Return verbatim everything from the first line through the line that contains "mesh, wood), name)", and stop there.

=== Material ===

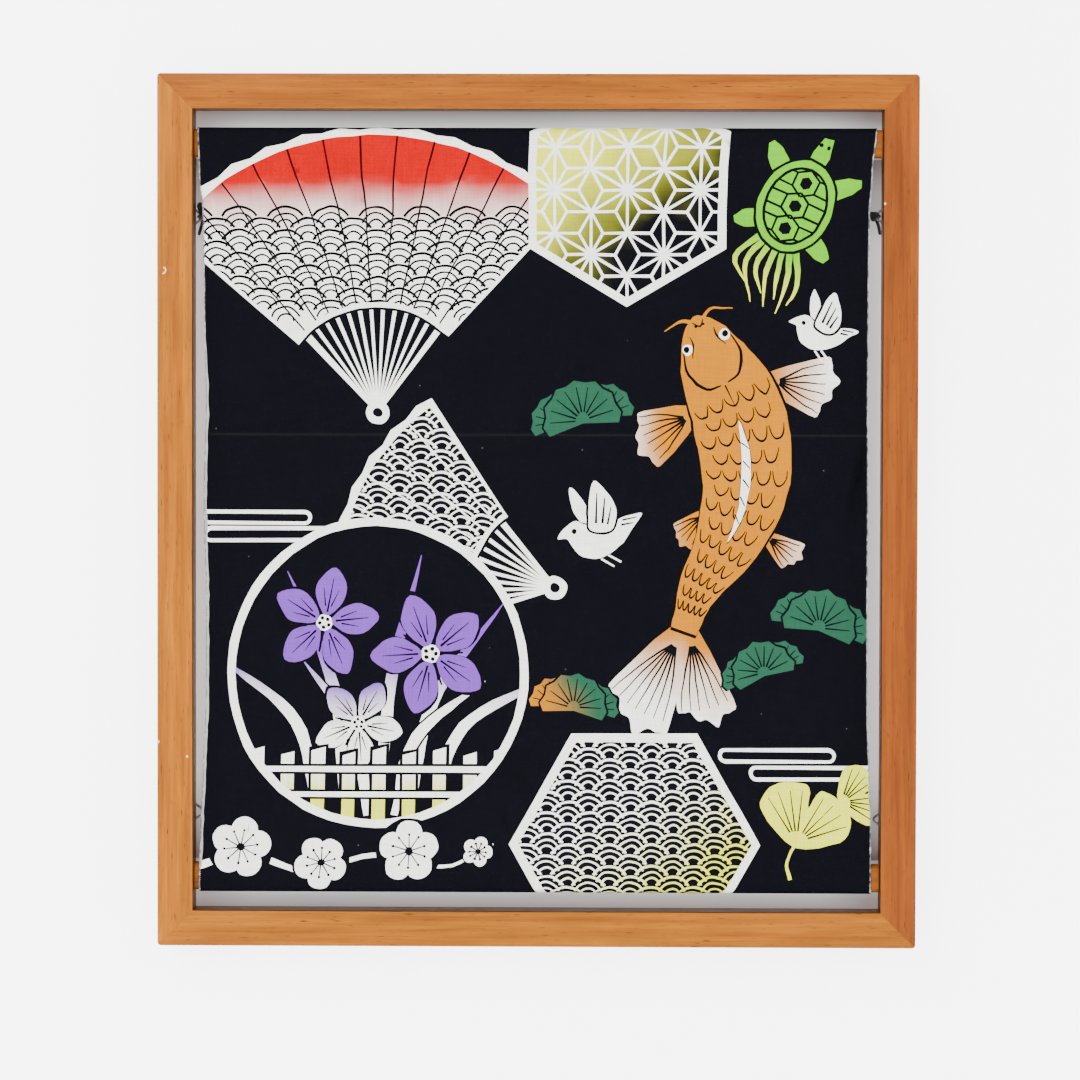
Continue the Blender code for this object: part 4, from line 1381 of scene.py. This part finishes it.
def member_painted_shade(spot, normal):
    """Painted shade: the faces that look into the opening are darkened, as the photograph shows them."""
    inward_x = -normal.x if spot.x > 0 else normal.x
    inward_z = -normal.z if spot.z > BOTTOM_Z / 2 else normal.z
    edge = MEMBER_WIDTH * INNER_FACE_SHARE
    by_opening = abs(spot.x) < INNER_X + MEMBER_ROUND and BOTTOM_Z + edge < spot.z < TOP_Z - edge
    return INNER_FACE_PAINTED_SHADE if max(inward_x, inward_z) > INNER_FACE_TURN and by_opening else 1.0


def wooden(name, points, count, shade_of, wood):
    """A wooden piece from rings of points, in place of its solid."""
    mesh = mesh_from(f"wood_{name}", points, ring_faces(len(points) // count, count))
    mesh.set_sharp_from_angle(angle=SHARP_ANGLE)
    painted_shade_layer(mesh, shade_of)
    return carry(add_object(f"wood_{name}", mesh, wood), name)


def rounded_rectangle(width, depth, radius, steps=5):
    """Points round a rectangle from (0, 0) to (width, depth), its corners rounded."""
    far_a, far_b = width - radius, depth - radius
    points = []
    for a, b, start in ((far_a, radius, -90), (far_a, far_b, 0), (radius, far_b, 90), (radius, radius, 180)):
        for step in range(steps + 1):
            angle = math.radians(start + 90 * step / steps)
            points.append((a + radius * math.cos(angle), b + radius * math.sin(angle)))
    return points


def corner_pull(inward, to_end):
    """How far a point near the frame's outer corner is drawn in. to_end is its distance from the end."""
    into = CORNER_ROUND - to_end
    if into <= 0 or inward >= CORNER_ROUND:
        return 0.0
    into = min(into, CORNER_ROUND * 0.999)
    return (CORNER_ROUND - math.sqrt(CORNER_ROUND**2 - into**2)) * (1 - inward / CORNER_ROUND)


def member_point(name, along, inward, deep):
    """The place of a member's point, from how far it is along, in from the frame's edge and forward."""
    if name == "rail_top":
        return (along, -deep, TOP_Z - inward)
    if name == "rail_bottom":
        return (along, -deep, BOTTOM_Z + inward)
    x = HALF_WIDTH - inward
    return (x if name == "stile_right" else -x, -deep, MIDDLE_Z + along)


def member(name, grain_axis, light, deep_colour, seed):
    """A mitred member with eased edges and its outer corners rounded."""
    profile = rounded_rectangle(MEMBER_WIDTH, FRAME_DEPTH, MEMBER_ROUND)
    full = HALF_WIDTH if grain_axis == 0 else HALF_HEIGHT
    half = full - MITRE_SETBACK * math.sqrt(2)
    start = full - 2 * MEMBER_WIDTH
    points = []
    for sign, order in ((-1, reversed(RING_SHARES)), (1, RING_SHARES)):
        for share in order:
            for inward, deep in profile:
                end = half - inward
                for _ in range(MITRE_TRIES):
                    end = (end + half - inward - corner_pull(inward, full - end)) / 2
                along = start + (end - start) * share
                pulled = inward + corner_pull(inward, full - along)
                points.append(member_point(name, sign * along, pulled, deep))
    wood = wood_material(f"wood_{name}", grain_axis, light, deep_colour, seed, MARKS.get(name, ()))
    wooden(name, points, len(profile), member_painted_shade, wood)


def crossbar(name, low, high):
    """A bar that the towel goes round."""
    profile = rounded_rectangle(BAR_BACK_Y - BAR_FRONT_Y, high[2] - low[2], BAR_ROUND)
    points = [(x, BAR_FRONT_Y + across, low[2] + up) for x in (low[0], high[0]) for across, up in profile]
    wood = wood_material(f"wood_{name}", 0, BAR_LIGHT, BAR_DEEP, BAR_SEEDS[name])
    wooden(name, points, len(profile), lambda spot, normal: 1.0, wood)


# Hangers and cord


def rounded_corner(before, corner, after, radius, steps=8):
    """Points round a corner of the given radius."""
    towards = (before - corner).normalized()
    away = (after - corner).normalized()
    half = towards.angle(away) / 2
    centre = corner + (towards + away).normalized() * (radius / math.sin(half))
    first = corner + towards * (radius / math.tan(half)) - centre
    last = corner + away * (radius / math.tan(half)) - centre
    turn = first.angle(last)
    points = []
    for i in range(steps + 1):
        done = turn * i / steps
        points.append(centre + (first * math.sin(turn - done) + last * math.sin(done)) / math.sin(turn))
    return points


def hanger_rings(nickel):
    """The wire triangles, in place of their solids. The plates and screws keep theirs."""
    lost = RING_CORNER_RADIUS * (1 / math.sin(RING_HALF_ANGLE) - 1)
    half_base = RING_HEIGHT * math.tan(RING_HALF_ANGLE)
    for label, side, tip_x, tip_z in HANGERS:
        base_x = side * (tip_x + WIRE_RADIUS - lost + RING_HEIGHT)
        corners = [
            Vector((base_x - side * RING_HEIGHT, RING_Y, tip_z)),
            Vector((base_x, RING_Y, tip_z + half_base)),
            Vector((base_x, RING_Y, tip_z - half_base)),
        ]
        points = []
        for i in range(3):
            points += rounded_corner(corners[i - 1], corners[i], corners[(i + 1) % 3], RING_CORNER_RADIUS)
        name = f"wire_ring_{label}"
        wire = joined_mesh(name, [sweep(points, WIRE_RADIUS, cyclic=True, sides=16)])
        carry(add_object(name, wire, nickel), f"hanger_ring_{label}")
        for part in ("plate", "screw"):
            for slot in bpy.data.objects[f"hanger_{part}_{label}"].material_slots:
                slot.material = nickel


def circle_angles(count):
    """Even angles round a circle."""
    return [2 * math.pi * i / count for i in range(count)]


def knot(label, hanger, centre, radii, tail, black):
    """A tied knot: its crossing turns, the eye round the ring's point, and the tail."""
    side, tip_x, tip_z = {name: rest for name, *rest in HANGERS}[hanger]
    middle = Vector(centre)
    across, deep, up = (radius - CORD_RADIUS for radius in radii)
    turns = []
    for a in circle_angles(72):
        x = across * (math.sin(a) + 2 * math.sin(2 * a)) / 2.6
        z = up * (math.cos(a) - 2 * math.cos(2 * a)) / 2.6
        turns.append(middle + Vector((x, deep * -math.sin(3 * a), z)))
    eye_middle = Vector((side * (tip_x + WIRE_RADIUS), RING_Y, tip_z))
    tilt = Matrix.Rotation(-KNOT_EYE_TILT, 3, "X")
    eye = []
    for a in circle_angles(32):
        eye.append(eye_middle + tilt @ (Vector((math.cos(a), math.sin(a), 0.0)) * KNOT_EYE_RADIUS))
    tail_points = smooth_route(tail, 8)
    tail_radii = [TAIL_RADIUS] * (len(tail_points) - 2) + [TAIL_RADIUS * 0.9, TAIL_RADIUS * 0.6]
    core = [middle + Vector((0, 0, radii[2] * share)) for share, _ in KNOT_CORE]
    pieces = [
        sweep(turns, CORD_RADIUS * 0.92, cyclic=True),
        sweep(eye, TAIL_RADIUS, cyclic=True),
        sweep(tail_points, tail_radii),
        sweep(core, [radius for _, radius in KNOT_CORE]),
    ]
    name = f"tied_knot_{label}"
    return carry(add_object(name, joined_mesh(name, pieces), black), f"cord_knot_{label}")


def cord_route():
    """The cord from knot to knot, straight up to the hook's place and down again."""
    left, right = Vector(CORD_LEFT_END), Vector(CORD_RIGHT_END)
    hook = Vector((0.0, CORD_Y, HOOK_Z))
    left_turn = hook.lerp(left, HOOK_RUN / (left - hook).length)
    right_turn = hook.lerp(right, HOOK_RUN / (right - hook).length)
    top = hook.lerp((left_turn + right_turn) / 2, HOOK_DROP)
    route = [left.lerp(left_turn, share) for share in (0.0, 0.25, 0.5, 0.75, 0.94, 1.0)]
    return route + [top] + [right_turn.lerp(right, share) for share in (0.0, 0.06, 0.25, 0.5, 0.75, 1.0)]


def hanging_cord(black, knots):
    """The cord that the frame hangs by."""
    curve = bpy.data.curves.new("hang_cord", "CURVE")
    curve.dimensions = "3D"
    curve.bevel_depth = CORD_RADIUS
    curve.bevel_resolution = 4
    curve.use_fill_caps = True
    points = smooth_route(cord_route(), 6)
    spline = curve.splines.new("POLY")
    spline.points.add(len(points) - 1)
    for spot, point in zip(spline.points, points):
        spot.co = (*point, 1.0)
    length = sum((b - a).length for a, b in zip(points, points[1:]))
    piece = carry(add_object("hang_cord", curve, black), "hanging_cord")


# Stage, lights and camera


def quad(name, corners, material):
    """A flat stage surface."""
    mesh = bpy.data.meshes.new(name)
    mesh.from_pydata(corners, [], [[0, 1, 2, 3]])
    add_object(name, mesh, material)


def stage():
    """A pale wall behind the frame, with painted shade where it is seen through the frame, and a pale floor
    below it.
    """
    low, high = (-STAGE_REACH, WALL_Y, FLOOR_Z), (STAGE_REACH, WALL_Y, FLOOR_Z)
    wall = [low, high, (STAGE_REACH, WALL_Y, WALL_TOP), (-STAGE_REACH, WALL_Y, WALL_TOP)]
    quad("stage_wall", wall, stage_material("pale_wall", WALL_COLOUR, WALL_GLOW, with_painted_shade=True))
    floor = [low, (-STAGE_REACH, FLOOR_FRONT, FLOOR_Z), (STAGE_REACH, FLOOR_FRONT, FLOOR_Z), high]
    quad("stage_floor", floor, stage_material("pale_floor", FLOOR_COLOUR, FLOOR_GLOW))


def area_light(name, place, size, power, colour):
    """A soft square light aimed at the middle of the frame."""
    lamp = bpy.data.lights.new(name, "AREA")
    lamp.size = size
    lamp.energy = power
    lamp.color = colour
    thing = bpy.data.objects.new(name, lamp)
    thing.location = place
    aim = Vector((0.0, 0.0, -0.2)) - Vector(place)
    thing.rotation_euler = aim.to_track_quat("-Z", "Y").to_euler()
    bpy.context.scene.collection.objects.link(thing)


def lights():
    """Soft light from the front and above, a little stronger from the left."""
    area_light("key_light", (-1.3, -2.2, 1.1), 1.8, 112.0, (1.0, 0.985, 0.96))
    area_light("fill_light", (1.7, -2.4, 0.2), 2.2, 56.0, (0.96, 0.98, 1.0))
    area_light("back_light", (0.4, 2.4, 0.9), 2.0, 120.0, (1.0, 1.0, 1.0))
    world = bpy.data.worlds.new("soft_world")
    world.use_nodes = True
    sky = world.node_tree.nodes["Background"]
    sky.inputs[0].default_value = WORLD_COLOUR
    sky.inputs[1].default_value = WORLD_STRENGTH
    bpy.context.scene.world = world


def camera():
    """The camera that took the photograph's view."""
    data = bpy.data.cameras.new("photo_camera")
    data.lens = CAMERA_LENS
    data.sensor_width = CAMERA_SENSOR
    data.clip_end = CAMERA_REACH
    thing = bpy.data.objects.new("photo_camera", data)
    thing.location = CAMERA_PLACE
    thing.rotation_euler = CAMERA_TURN
    bpy.context.scene.collection.objects.link(thing)
    bpy.context.scene.camera = thing


def build():
    """Everything that shows."""
    camera()
    nickel, black = metal_material(), cord_material()
    hanging_cord(black, [knot(*row, black) for row in KNOTS])
    cloth, thread = towel(cloth_material()), thread_material()
    edges = [selvedge("selvedge_left", -1, thread), selvedge("selvedge_right", 1, thread)]
    for row in MEMBERS:
        member(*row)
    crossbar("crossbar_top", TOP_BAR_LOW, TOP_BAR_HIGH)
    crossbar("crossbar_bottom", LOW_BAR_LOW, LOW_BAR_HIGH)
    hanger_rings(nickel)
    stage()
    lights()


build()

===

Task response
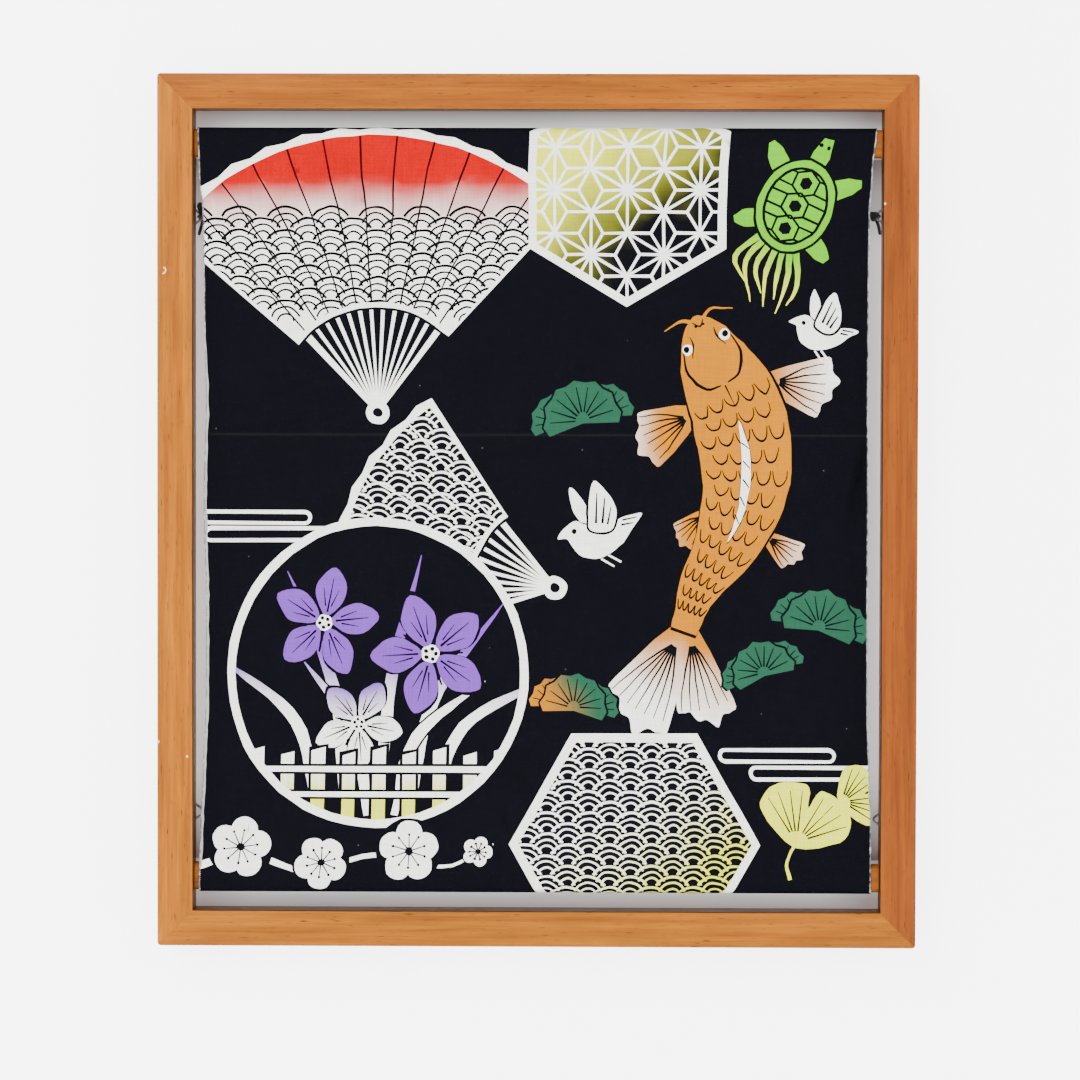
Continue the Blender code for this object: part 4, from line 1381 of scene.py. This part finishes it.
def member_painted_shade(spot, normal):
    """Painted shade: the faces that look into the opening are darkened, as the photograph shows them."""
    inward_x = -normal.x if spot.x > 0 else normal.x
    inward_z = -normal.z if spot.z > BOTTOM_Z / 2 else normal.z
    edge = MEMBER_WIDTH * INNER_FACE_SHARE
    by_opening = abs(spot.x) < INNER_X + MEMBER_ROUND and BOTTOM_Z + edge < spot.z < TOP_Z - edge
    return INNER_FACE_PAINTED_SHADE if max(inward_x, inward_z) > INNER_FACE_TURN and by_opening else 1.0


def wooden(name, points, count, shade_of, wood):
    """A wooden piece from rings of points, in place of its solid."""
    mesh = mesh_from(f"wood_{name}", points, ring_faces(len(points) // count, count))
    mesh.set_sharp_from_angle(angle=SHARP_ANGLE)
    painted_shade_layer(mesh, shade_of)
    return carry(add_object(f"wood_{name}", mesh, wood), name)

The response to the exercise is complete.